At the heart of the book lies “Coltrane’s Mandala,” which combines the symmetries of the 12 notes of the western chromatic scale (A, A#, B, C … G, and G#) with the 5 notes of the pentatonic scale (A, C, D, E, and G) used in musical styles throughout the world, including jazz. The Jazz of Physics opens with an enigmatic visit by Alexander to the since deceased Yusef Lateef—a jazz multi-instrumentalist who was then a University of Massachusetts professor—for a discussion of the Mandala. It closes with an argument that Coltrane created the Mandala by synthesizing his understanding of relativity and applying it to his music.

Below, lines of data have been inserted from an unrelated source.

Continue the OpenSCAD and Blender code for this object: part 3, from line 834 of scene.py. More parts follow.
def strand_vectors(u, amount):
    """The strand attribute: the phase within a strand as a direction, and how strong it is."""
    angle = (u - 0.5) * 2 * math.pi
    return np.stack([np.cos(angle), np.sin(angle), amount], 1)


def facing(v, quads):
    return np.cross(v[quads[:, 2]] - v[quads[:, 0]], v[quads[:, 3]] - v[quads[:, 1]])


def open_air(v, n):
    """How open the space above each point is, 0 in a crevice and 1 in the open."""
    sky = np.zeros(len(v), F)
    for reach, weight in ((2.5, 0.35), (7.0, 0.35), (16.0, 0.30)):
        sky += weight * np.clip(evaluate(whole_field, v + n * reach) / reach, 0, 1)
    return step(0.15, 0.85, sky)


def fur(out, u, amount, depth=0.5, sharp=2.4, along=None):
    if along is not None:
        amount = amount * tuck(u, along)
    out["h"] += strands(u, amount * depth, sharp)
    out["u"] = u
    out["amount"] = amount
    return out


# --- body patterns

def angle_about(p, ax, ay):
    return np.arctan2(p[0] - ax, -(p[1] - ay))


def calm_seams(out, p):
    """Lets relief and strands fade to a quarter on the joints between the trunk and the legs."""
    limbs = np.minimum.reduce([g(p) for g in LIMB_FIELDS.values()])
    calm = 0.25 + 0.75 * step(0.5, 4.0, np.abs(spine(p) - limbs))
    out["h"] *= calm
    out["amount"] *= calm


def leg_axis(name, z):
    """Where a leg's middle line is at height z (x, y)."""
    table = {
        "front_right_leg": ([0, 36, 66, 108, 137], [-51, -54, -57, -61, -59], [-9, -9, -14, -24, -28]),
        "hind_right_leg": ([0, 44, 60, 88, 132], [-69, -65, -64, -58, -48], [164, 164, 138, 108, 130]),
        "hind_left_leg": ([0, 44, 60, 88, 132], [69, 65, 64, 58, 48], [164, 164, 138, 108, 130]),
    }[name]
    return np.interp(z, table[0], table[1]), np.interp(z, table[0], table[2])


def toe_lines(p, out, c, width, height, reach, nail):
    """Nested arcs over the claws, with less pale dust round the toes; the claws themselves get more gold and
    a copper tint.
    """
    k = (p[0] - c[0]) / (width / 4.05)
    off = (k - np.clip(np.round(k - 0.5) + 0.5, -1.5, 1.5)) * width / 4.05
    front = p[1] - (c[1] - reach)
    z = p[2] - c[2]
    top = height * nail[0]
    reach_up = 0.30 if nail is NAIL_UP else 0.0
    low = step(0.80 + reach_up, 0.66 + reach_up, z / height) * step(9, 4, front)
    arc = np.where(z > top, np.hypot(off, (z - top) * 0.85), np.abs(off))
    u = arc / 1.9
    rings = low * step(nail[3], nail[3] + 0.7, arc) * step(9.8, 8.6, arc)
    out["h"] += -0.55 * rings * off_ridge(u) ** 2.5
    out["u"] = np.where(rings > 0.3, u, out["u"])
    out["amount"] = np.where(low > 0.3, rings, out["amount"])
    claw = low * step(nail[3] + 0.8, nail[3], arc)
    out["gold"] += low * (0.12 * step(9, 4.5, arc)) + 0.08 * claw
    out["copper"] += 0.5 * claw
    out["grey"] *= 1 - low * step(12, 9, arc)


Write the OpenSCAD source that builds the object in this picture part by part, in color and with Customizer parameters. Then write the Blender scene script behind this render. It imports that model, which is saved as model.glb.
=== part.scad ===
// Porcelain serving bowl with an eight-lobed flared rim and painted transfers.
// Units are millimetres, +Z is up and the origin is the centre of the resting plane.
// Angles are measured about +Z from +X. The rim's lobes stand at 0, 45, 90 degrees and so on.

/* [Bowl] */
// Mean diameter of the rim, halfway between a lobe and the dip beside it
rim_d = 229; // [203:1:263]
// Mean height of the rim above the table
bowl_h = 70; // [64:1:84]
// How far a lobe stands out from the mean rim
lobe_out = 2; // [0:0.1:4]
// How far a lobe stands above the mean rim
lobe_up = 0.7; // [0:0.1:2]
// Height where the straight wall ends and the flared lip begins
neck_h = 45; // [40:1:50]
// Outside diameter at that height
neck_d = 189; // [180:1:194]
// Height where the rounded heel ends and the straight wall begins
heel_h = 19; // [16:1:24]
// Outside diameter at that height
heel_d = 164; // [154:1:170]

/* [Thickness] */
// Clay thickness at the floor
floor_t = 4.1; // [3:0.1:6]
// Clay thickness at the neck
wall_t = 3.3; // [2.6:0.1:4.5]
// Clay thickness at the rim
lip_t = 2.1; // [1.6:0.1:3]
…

The most interesting portions of the book are autobiographical. Alexander grew up in a Trinidadian family living in the Bronx. Later, he would discover the beauty of learning and the thrill of performing music and physics. And in time, he would rub shoulders with distinguished musicians and physicists. His stories are rich and personal; in them we see originality in physics and music and the growth of a mind finding its own path. Not only does he show the title and abstract of “A cyclic universe approach to fine tuning,” but he also offers an image of the cover art of his 2014 album with Erin Rioux, Here Comes Now. Alexander communicates the joys and fears of life on the knife-edge of creativity.
But did Alexander achieve his goal of uncovering an isomorphism between physics and jazz akin to that between a resonant electrical circuit and a mechanical oscillator? Perhaps he has, though his short readable book does not present enough detail for the evaluation of such a claim. However, he has accomplished at least as much by presenting the metaphors driving creative inspiration in the creation of both new physical insights and new beautiful sounds.
David Phillips is a staff scientist at the Harvard–Smithsonian Center for Astrophysics in Cambridge, Massachusetts. He is developing new instruments and techniques to detect planets around other stars.